I’m not doubting you, kniz. I’d just like to see some cites on this doctrine. My impression has always been that “Original Sin” was Catholic doctrine, but hey, maybe I’m wrong.
Or perhaps it’s just a question of semantics. Perhaps the Protestant churches you listed, while believing in something very much like the concept of “Original Sin” just don’t throw the phrase around as much.
The churches of Christ certainly believe that all are sinful. However, they do not believe that we are sinners when we are born. Rather, they believe that it is inevitable that all people will sin in their lifetimes. Important distinction, I think.
Do the Methodists, Baptists and Pentecostals believe that we are stained by sin at birth?
(And what does happen to dead babies in those faiths?)
I think that taken as an ALLEGORY, the Adam/Eve/Garden Of Eden Story is really quite beautiful and true.
These two people have a life in this simple, sacred place where everything is taken care of. They make the choice to “eat of the fruit of knowledge”.
Their situation hasn’t changed as of this point, but they now know enough to see things differently. They find themselves naked and seek clothing, etc. Was their life better living under these circumstances in ignorant bliss or is it better to aspire to be something higher, but lose that innocence forever?
That’s how I define original sin. Maybe at some point we had some kind of basic innocence and lived simply. Humans as a species moved beyond that, and now the knowledge we have means that we will see our insignificance in the vastness of creation, and without a larger force to guide us we will always be lost. You don’t have a choice about this: you will grow up in a world full of wonderful technology and astounding knowledge, but in exchange for that you will never be truly innocent.
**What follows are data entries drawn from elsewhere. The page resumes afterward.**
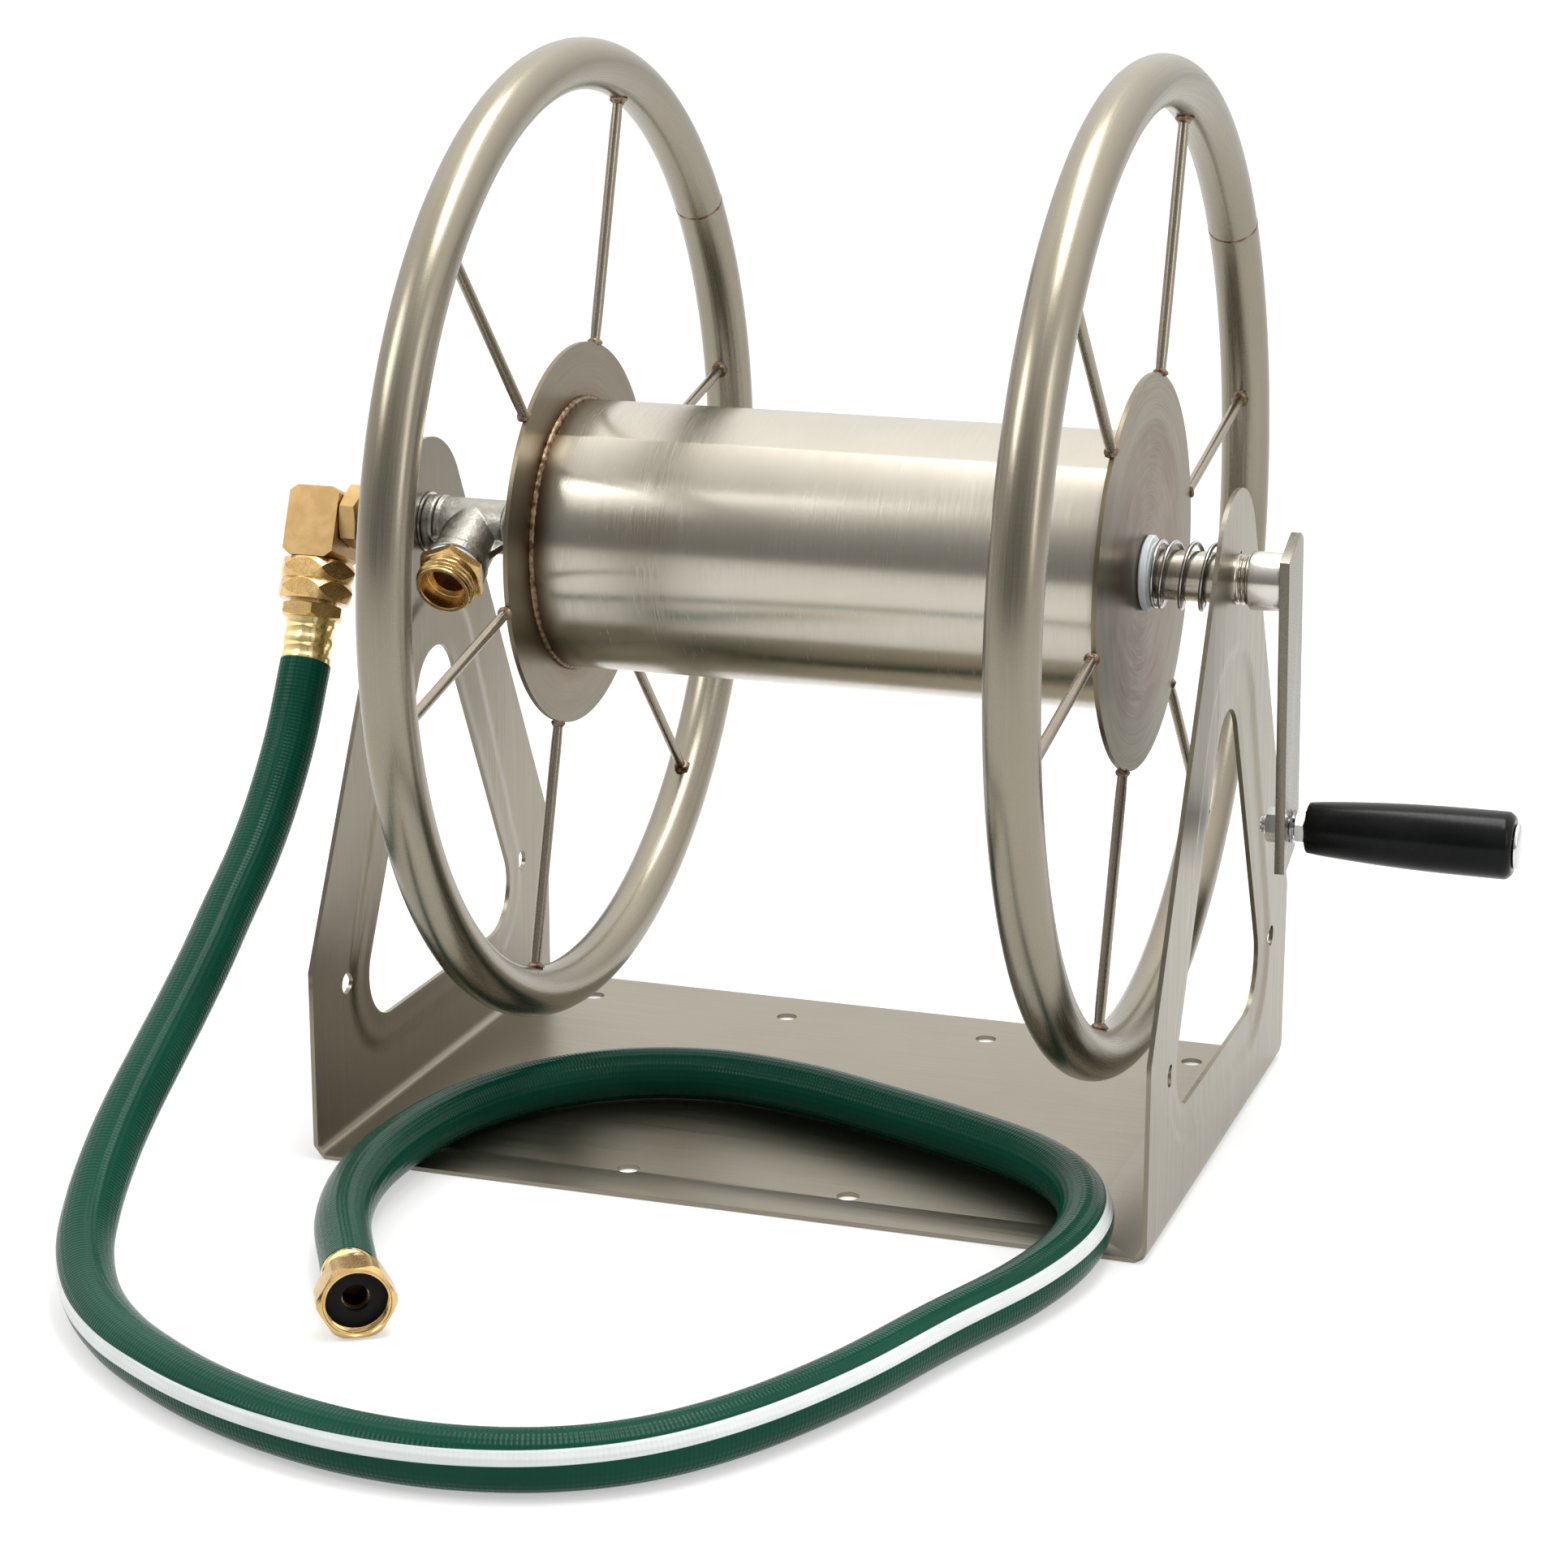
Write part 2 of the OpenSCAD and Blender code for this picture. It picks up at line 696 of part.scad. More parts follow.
module arm_nut() {
    color(bright_steel) on_grip(arm_x - nut_t - 0.02) difference() {
        hex_prism(nut_af, nut_t);
        translate([0, 0, -1]) cylinder(r = bolt_r + 0.02, h = nut_t + 2);
    }
}

// Split lock washer
module lock_washer() {
    color(bright_steel) on_grip(arm_end + 0.02) difference() {
        ring(7.2, bolt_r + 0.3, lock_washer_t - 0.04);
        rotate([0, 0, 50]) translate([bolt_r - 1, -0.6, -1]) cube([8, 1.2, lock_washer_t + 2]);
    }
}

module jam_nut() {
    color(bright_steel) on_grip(arm_end + lock_washer_t) difference() {
        hex_prism(nut_af, jam_nut_t);
        translate([0, 0, -1]) cylinder(r = bolt_r + 0.02, h = jam_nut_t + 2);
    }
}

// Bolt through the grip, with a domed head at the outer end
module grip_bolt() {
    head_x = grip_x + grip_len + 0.3;
    tip_x = arm_x - nut_t - 2;
    dome_r = (head_r * head_r + head_rise * head_rise) / (2 * head_rise);
    color(bright_steel) {
        on_grip(tip_x) cylinder(r = bolt_r - 0.02, h = head_x - tip_x + 0.5);
        on_grip(head_x) intersection() {
            translate([0, 0, head_rise - dome_r]) sphere(r = dome_r);
            cylinder(r = head_r, h = head_rise + 1);
        }
    }
}

// Tapered grip, thicker towards its outer end
module grip() {
    big_r = grip_d / 2;
    color(black) on_grip(grip_x) rotate_extrude() polygon([
        [bolt_r + 0.06, 0], [grip_small_r - 0.8, 0], [grip_small_r, 0.8],
        [big_r - 1.9, grip_len * 0.23], [big_r - 0.7, grip_len * 0.43], [big_r, grip_len * 0.68],
        [big_r, grip_len - grip_chamfer], [big_r - 2.4, grip_len], [bolt_r + 0.06, grip_len]
    ]);
}

base_plate();
side_plate_left();
side_plate_right();
swivel_body();
swivel_end_screw();
port_nut();
hose_tail();
inlet_ferrule();
hose();
coupling_ferrule();
coupling_tail();
coupling_nut();
coupling_washer();
swivel_stem();
swivel_seals();
thrust_washer();
axle_tee();
outlet_gasket();
outlet_adapter();
axle_pipe();
drum();
hub_disc_left();
hub_disc_right();
rim_left();
rim_right();
spokes_left();
spokes_right();
nylon_washer();
axle_spring();
crank_collar();
crank_arm();
arm_nut();
lock_washer();
jam_nut();
grip_bolt();
grip();
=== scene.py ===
"""The looks of the garden hose reel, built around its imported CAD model."""

import math

import bmesh
import bpy
from mathutils import Matrix, Vector, noise
from mathutils.geometry import delaunay_2d_cdt


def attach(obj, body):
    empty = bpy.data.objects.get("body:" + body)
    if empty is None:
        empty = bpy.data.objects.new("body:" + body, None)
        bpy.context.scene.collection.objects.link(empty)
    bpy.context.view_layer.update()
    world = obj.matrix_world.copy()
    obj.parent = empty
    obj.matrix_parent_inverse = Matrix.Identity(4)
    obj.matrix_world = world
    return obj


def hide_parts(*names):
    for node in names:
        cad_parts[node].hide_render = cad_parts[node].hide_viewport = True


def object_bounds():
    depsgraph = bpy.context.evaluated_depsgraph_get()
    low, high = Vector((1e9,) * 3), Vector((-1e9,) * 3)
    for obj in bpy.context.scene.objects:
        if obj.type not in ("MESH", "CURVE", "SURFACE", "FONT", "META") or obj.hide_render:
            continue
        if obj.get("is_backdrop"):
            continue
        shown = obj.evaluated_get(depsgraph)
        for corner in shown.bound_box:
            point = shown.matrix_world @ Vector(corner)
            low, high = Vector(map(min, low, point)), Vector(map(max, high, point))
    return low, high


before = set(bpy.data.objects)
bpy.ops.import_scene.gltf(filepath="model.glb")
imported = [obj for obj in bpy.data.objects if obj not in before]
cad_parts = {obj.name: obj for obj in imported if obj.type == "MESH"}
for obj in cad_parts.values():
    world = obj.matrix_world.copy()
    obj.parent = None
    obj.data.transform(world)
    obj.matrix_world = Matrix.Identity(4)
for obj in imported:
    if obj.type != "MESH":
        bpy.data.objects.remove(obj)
cad_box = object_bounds()

# ---- Sizes, in metres ------------------------------------------------------

MM = 0.001
AXLE_Z = 254.5 * MM
PLATE_OUT = 184.3 * MM
SHEET_T = 2 * MM
BEND_R = 5 * MM
RIM_R = 203.2 * MM
RIM_TUBE_R = 11.1 * MM
RIM_X = {"left": -111.5 * MM, "right": 143.5 * MM}
DISC_R = 83.7 * MM
DRUM_R = 58.8 * MM
DRUM_X = {"left": -109.4 * MM, "right": 143.1 * MM}
SPOKE_R = 2.4 * MM
SPOKE_PHASE = math.radians(13)
HOSE_R = 11.5 * MM

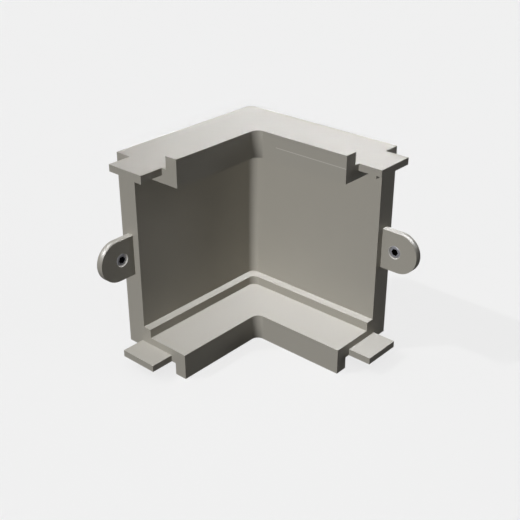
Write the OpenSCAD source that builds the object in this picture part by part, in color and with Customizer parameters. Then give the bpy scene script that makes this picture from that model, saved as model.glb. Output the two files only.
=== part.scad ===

The fundies look at it differently: the first people did something bad and as such we have a smudge on our souls from the beginning. God can’t have smudged souls in his presence, so everyone is really screwed. Fortunately enough, Jesus can be your cosmic dry-cleaner and through him you can get a sparkly clean soul and go live with God. I like my version better
This doesn’t make a lot of sense. Why would God regard something completely trivial as ‘evil’ when there is plenty of real harm that humans are capable of? It would have made much more sense for God to have said, “You may eat of the flesh of the dodo bird, but don’t kill them all or else they’ll be gone forever and I’ll be Pissed”.
Furthermore, it’s the Tree of Knowledge. This is not simply a case of tempting people with sweets to test their self-restraint. When they ate the fruit, their “eyes were opened” they were “like gods, knowing good and evil”.
This suggests sudden enlightenment.
Why would the fruit be imbued with such properties if this is a purely ‘generic’ question of obedience vs diobedience?
I think equating knowledge with sin is the result of the metaphor becoming garbled and missing pieces.
Thanks for the legwork, kniz. Color me surprised. Guess this topic just never came up in conversations with Baptist and Methodist friends.
Still, it’s obvious that not all fundamentalist churches follow this doctrine. (Mine didn’t, at least not in its usual form.)
That’s why the use of the term “fundy” on this board always sort of annoys me. “Fundamentalists” are not a monolithic group, but comprise multiple Protestant denominations with a range of beliefs on any given point of doctrine. Besides which, I don’t know of anyone who self-identifies as a fundamentalist; it’s a term that generally gets applied to various Protestant churches by non-Protestants.
Saying “fundies believe this” and “fundies do that” is painting with too broad a brush, IMHO.